Why Conversational Analytics Is a Leadership Problem, Not a Technology Problem

Over the past few years, conversational analytics and natural language interfaces have been heralded as the long-awaited breakthrough that would finally democratize data. Ask questions in plain English. Get answers instantly. No dashboards, no SQL, no tickets to the analytics team.

And yet, despite real advances in NLP and GenAI, many organizations report a familiar outcome: strong demos, promising pilots, and disappointing adoption.

The common explanation is technical. The models are not accurate enough. The data is not clean enough. The answers are not trusted enough.

While getting the technology side right is by no means trivial (and we have written about many of the key aspects such as the importance of context-aware semantic layers), there is a bigger issue holding organizations back: leadership behavior never changes. Organizations deploy new tools while quietly enforcing the same old analytics operating model, one built around intermediaries, artifacts, and predefined answers.

Conversational analytics does not fail because it is immature. It fails because leaders still expect analytics teams to act as translators between questions and decisions.
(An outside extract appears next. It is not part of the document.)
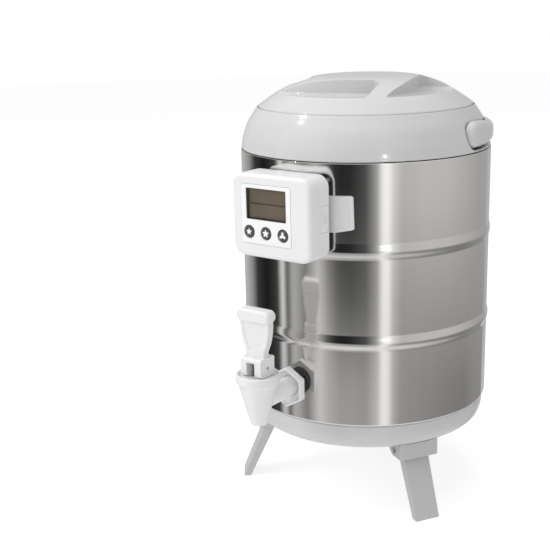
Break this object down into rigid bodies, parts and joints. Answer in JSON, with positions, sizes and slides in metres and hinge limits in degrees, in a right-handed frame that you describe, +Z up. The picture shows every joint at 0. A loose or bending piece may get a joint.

In this blog we will discuss the old habits that keep us from realizing the promises of this new world and what you can do to change the pathway to success.

The Legacy BI Contract Leaders Still Enforce

To understand why conversational analytics is fundamentally a leadership issue, it helps to look at the unspoken "contract" that traditional BI created inside organizations.

For decades, analytics has operated on a clear division of labor:

  • Business leaders ask questions.
  • Analysts interpret those questions.
  • Dashboards and reports are built to answer them.
  • Decision-makers consume the output.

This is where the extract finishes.